Cllr T Collins (Ind): Kanturk really needs a new fire station.  No town needs it more.  All they have in Kanturk is a garage for the fire engine.  Nothing else.  No offices, nothing.  Fire officers work out of their own homes.  Spoke to the Mayor about it recently and was told it is a priority 3.  So what are priority 1 and 2?  When will the Kanturk fire station start?  Believes there is nothing wrong with the site.  Wants to be able to go back to the Kanturk people with a definite on when the fire station will be built.

Cllr O’Grady (SF) spoke.

CE:  There is nothing more to add to the report.  There are three priorities in the Council for provision of new fire stations.  Macroom and Clonakilty are the other two.  Kanturk is also a priority for the county.  The site was identified in 2002 as being suitable for a fire station.  Notices were served in 2006.  It was in 2005 that we were requested by the OPW to include additional lands so as to allow access to their own lands.  OPW then changed its decision.  Council tried to renegotiate a smaller site for a fire station.  That matter was referred to arbitration by the land owner.  Agreement was reached.  Was purchased at a time of peak prices.  This is unfortunate.

Cllr Mullane (SF):  According to Leinster House records, it wasn’t until 2007 that approval was given for the fire station in Kanturk.  How did it come about that we started buying this land in 2002?  Does it come to full Council to purchase a patch of land like that?

CE:  We were proactive in purchasing this site.  If we weren’t like that, we’d stand still as an organisation.  Department took issue with the price of the site.  This was determined by the market; there was nothing we could do about that.

Cllr O’Grady (SF):  How actively are we pursuing the money owed by the OPW?  Can this be recouped and put towards the fire station?

Cllr T Collins (Ind):  This is straight across from the garda station and on a busy street.  Cattle are grazing where the fire station is supposed to be.  If it wasn’t grazed, the grass would be growing wild.  Grazing keeps it neat and tidy.

CE:  If the OPW were to pay what they owe, it would be used to reduce what the Council owes on the site.

Cllr Mullane (SF): What did the Council pay for the land?

Mayor:  Price per acre went to arbitration.  So it never came to full Council.  It was zoned land, went to arbitration, went to CPO.  Someone independent of the Council decided the value of the land.  The Council could hardly say no to the going price when it had CPO’ed the land.

Cllr Mullane (SF):  It went to arbitration when someone messed up.

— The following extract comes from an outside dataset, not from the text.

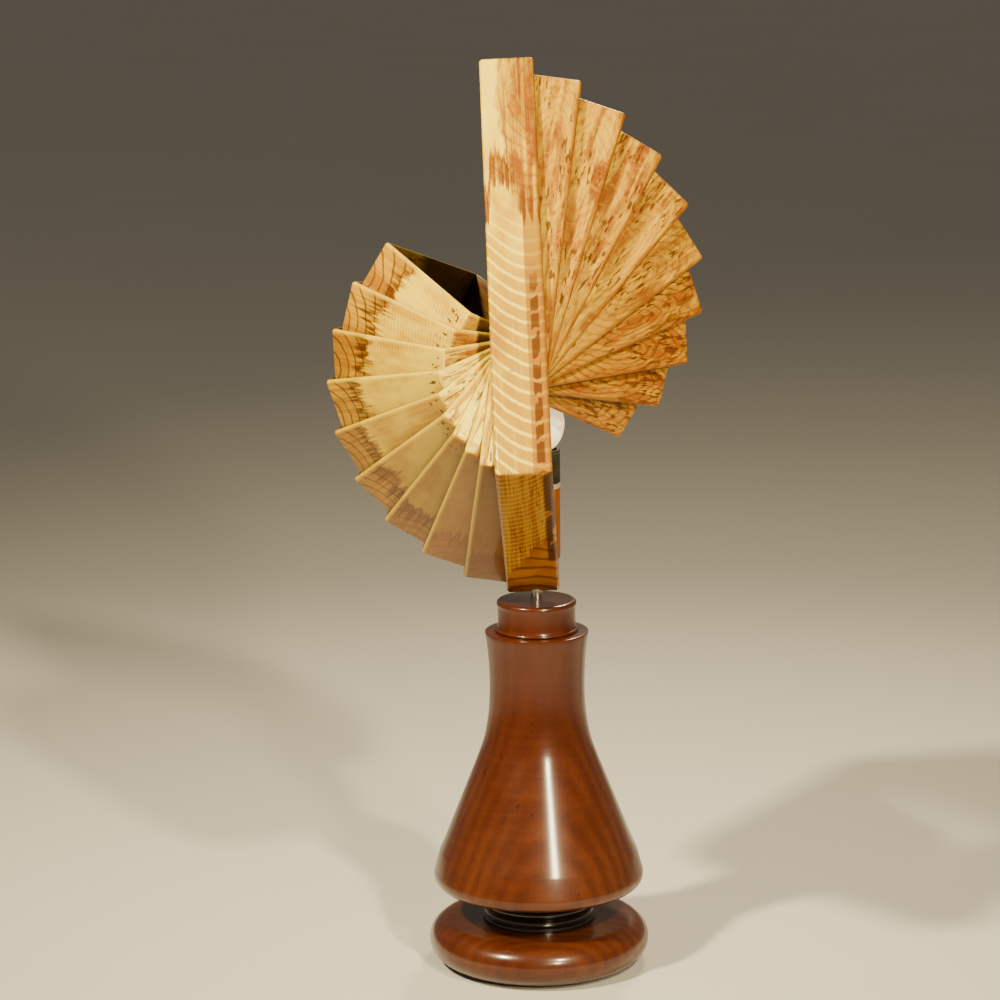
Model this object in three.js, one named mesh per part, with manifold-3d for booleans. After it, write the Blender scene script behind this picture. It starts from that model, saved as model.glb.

CE:  Why is procedure being questioned in this way?  This was a compulsory purchase order using the instruments of the State.  The land is lying idle because there is no capital programme in place.  Nothing was done behind closed doors.  There has been no capital budget since 2008 for the building of fire stations.  If the capital budgets had continued, there would be a fire station built now.  But there will be a new capital programme and the fire station will be one of the first to be built.

Cllr T Collins (Ind):  When the land was purchased, the people of Kanturk were delighted.  It didn’t matter what the land cost per acre.  They just wanted a fire station.


The rest of the meeting was adjourned.